• _The task_: Please set down exactly the lines of the listing below from the line containing "Continue the build123d" through the line containing "procedural material. Cloth", both lines included, leaving out all other lines.

• _Data supplied_:
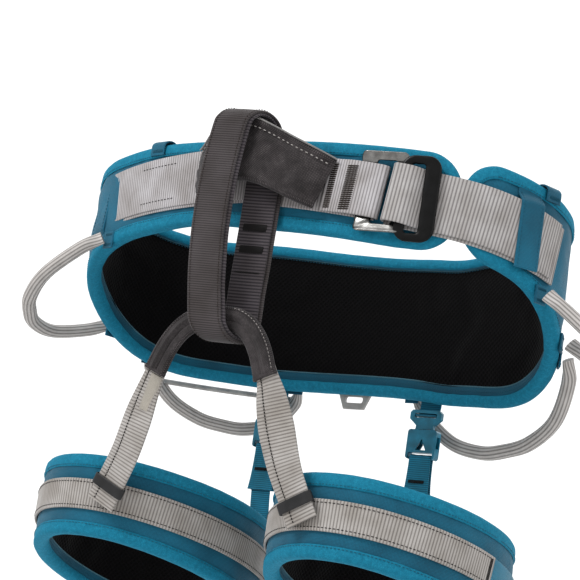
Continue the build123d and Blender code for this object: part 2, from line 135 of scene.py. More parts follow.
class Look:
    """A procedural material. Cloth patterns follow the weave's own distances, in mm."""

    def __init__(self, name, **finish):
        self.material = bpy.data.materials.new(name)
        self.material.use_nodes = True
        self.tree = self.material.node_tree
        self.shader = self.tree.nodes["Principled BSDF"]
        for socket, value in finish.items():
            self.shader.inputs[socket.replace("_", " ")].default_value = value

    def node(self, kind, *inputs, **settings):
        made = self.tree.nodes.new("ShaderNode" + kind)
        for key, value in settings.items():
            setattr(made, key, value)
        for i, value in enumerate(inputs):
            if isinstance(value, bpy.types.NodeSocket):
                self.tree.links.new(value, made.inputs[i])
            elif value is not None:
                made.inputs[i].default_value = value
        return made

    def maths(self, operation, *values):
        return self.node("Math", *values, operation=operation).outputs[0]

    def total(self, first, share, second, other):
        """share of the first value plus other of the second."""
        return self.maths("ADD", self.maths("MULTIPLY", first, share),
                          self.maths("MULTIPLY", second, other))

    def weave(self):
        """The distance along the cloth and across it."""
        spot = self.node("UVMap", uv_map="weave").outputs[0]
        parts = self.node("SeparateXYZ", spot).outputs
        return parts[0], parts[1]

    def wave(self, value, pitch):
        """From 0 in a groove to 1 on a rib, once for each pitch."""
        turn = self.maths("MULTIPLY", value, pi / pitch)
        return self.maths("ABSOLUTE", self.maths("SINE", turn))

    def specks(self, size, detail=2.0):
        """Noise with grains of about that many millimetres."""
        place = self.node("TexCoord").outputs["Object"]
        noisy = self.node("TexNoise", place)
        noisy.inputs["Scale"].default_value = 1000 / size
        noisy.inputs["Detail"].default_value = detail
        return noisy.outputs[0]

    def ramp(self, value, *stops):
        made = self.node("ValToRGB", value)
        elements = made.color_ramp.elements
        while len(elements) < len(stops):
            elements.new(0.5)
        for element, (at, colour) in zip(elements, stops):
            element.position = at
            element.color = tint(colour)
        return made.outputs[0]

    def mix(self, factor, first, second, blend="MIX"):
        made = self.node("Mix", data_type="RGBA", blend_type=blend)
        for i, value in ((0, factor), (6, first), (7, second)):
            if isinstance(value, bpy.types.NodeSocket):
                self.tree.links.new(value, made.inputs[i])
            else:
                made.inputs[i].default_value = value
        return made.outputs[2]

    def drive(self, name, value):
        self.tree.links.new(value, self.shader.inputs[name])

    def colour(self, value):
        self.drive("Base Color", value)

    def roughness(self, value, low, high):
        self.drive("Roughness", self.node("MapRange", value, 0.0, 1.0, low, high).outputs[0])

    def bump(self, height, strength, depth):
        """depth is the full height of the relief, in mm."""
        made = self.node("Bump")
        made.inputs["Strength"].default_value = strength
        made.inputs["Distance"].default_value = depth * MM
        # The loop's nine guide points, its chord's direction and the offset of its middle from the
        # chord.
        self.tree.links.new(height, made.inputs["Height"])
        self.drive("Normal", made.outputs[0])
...
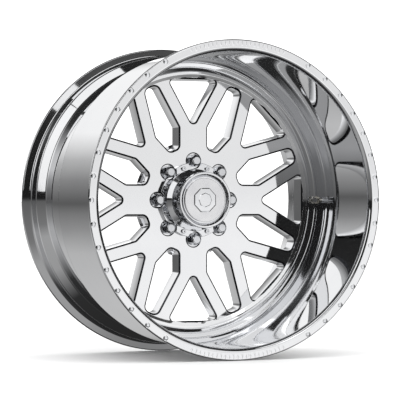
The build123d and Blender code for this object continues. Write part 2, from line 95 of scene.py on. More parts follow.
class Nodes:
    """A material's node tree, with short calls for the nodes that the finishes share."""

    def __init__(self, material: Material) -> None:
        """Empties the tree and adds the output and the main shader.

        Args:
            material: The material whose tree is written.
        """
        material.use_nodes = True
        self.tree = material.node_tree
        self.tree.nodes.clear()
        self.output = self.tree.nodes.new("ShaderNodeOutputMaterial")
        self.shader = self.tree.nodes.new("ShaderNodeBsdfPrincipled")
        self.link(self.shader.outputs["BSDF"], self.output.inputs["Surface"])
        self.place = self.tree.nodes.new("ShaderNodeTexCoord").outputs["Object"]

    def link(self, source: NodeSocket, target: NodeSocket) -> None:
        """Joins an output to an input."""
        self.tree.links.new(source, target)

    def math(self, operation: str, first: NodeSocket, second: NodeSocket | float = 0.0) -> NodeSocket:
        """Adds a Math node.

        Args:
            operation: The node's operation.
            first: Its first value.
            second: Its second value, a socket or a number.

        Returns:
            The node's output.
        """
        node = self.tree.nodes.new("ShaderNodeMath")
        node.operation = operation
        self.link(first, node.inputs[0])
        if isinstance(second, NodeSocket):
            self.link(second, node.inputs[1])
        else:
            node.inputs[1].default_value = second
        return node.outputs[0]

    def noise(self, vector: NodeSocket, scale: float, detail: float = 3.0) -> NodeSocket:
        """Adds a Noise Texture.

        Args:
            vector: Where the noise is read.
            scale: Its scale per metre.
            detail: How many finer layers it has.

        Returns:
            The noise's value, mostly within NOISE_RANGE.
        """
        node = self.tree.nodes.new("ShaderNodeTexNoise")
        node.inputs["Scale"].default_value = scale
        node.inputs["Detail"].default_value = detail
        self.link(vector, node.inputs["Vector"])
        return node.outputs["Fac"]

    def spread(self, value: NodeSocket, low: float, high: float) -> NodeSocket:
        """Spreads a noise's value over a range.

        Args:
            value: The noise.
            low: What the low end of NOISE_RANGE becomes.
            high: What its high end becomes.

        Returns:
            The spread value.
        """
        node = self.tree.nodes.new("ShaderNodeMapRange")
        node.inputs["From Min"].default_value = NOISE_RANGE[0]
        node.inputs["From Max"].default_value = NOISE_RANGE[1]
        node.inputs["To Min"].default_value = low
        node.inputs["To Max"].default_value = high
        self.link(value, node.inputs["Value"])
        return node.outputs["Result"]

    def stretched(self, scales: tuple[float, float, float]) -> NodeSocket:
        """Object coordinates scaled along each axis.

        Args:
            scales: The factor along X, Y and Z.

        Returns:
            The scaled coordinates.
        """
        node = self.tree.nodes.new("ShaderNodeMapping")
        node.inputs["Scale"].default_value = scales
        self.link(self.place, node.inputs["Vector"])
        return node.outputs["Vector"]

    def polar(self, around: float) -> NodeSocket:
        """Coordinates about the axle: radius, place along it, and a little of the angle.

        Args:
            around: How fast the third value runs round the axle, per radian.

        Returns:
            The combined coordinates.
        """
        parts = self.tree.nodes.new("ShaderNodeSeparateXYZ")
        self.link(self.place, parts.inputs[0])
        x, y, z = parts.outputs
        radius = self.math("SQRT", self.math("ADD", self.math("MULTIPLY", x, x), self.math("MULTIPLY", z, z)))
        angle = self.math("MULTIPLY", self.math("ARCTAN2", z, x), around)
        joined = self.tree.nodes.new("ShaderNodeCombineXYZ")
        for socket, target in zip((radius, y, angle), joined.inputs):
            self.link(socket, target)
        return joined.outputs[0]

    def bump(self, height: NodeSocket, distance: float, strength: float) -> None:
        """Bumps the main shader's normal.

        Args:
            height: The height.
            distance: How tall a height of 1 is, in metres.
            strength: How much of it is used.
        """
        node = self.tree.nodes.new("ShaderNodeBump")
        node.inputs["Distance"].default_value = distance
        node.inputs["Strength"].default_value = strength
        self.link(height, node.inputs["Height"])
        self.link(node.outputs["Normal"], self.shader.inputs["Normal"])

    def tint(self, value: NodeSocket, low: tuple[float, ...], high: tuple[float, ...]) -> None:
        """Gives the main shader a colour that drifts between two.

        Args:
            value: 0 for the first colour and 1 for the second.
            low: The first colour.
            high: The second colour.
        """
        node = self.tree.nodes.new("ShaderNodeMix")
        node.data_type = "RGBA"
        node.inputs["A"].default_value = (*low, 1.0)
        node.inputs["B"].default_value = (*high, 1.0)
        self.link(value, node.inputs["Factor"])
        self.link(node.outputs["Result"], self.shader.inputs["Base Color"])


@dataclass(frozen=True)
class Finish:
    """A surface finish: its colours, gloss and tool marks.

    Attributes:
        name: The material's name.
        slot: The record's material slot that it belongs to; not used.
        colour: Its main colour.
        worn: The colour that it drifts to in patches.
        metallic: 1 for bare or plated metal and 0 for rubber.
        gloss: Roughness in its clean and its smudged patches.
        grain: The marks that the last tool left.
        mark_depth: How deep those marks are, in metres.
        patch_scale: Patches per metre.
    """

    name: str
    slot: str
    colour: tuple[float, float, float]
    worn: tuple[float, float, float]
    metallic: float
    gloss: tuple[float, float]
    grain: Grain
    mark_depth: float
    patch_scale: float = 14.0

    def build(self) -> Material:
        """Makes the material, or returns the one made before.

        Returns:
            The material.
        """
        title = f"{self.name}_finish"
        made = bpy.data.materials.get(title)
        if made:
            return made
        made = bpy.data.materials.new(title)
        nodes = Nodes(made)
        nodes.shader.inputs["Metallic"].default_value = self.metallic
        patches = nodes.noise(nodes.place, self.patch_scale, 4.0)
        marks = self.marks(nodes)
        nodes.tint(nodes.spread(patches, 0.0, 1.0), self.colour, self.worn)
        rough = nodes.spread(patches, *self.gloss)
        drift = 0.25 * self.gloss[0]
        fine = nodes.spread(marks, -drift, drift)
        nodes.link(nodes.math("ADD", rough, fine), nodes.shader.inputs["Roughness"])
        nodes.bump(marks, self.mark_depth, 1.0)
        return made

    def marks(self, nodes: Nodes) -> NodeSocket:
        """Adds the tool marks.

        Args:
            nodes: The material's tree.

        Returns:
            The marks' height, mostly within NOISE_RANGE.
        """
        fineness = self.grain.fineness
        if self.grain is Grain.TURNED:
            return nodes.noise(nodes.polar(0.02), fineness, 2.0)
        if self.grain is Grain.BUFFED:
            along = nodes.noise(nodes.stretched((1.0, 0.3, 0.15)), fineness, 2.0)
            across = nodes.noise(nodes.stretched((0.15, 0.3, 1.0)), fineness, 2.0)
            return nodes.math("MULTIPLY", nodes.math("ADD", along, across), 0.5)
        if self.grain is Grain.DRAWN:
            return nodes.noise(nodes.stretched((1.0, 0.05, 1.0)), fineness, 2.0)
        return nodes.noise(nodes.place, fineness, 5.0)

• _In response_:
Continue the build123d and Blender code for this object: part 2, from line 135 of scene.py. More parts follow.
class Look:
    """A procedural material. Cloth patterns follow the weave's own distances, in mm."""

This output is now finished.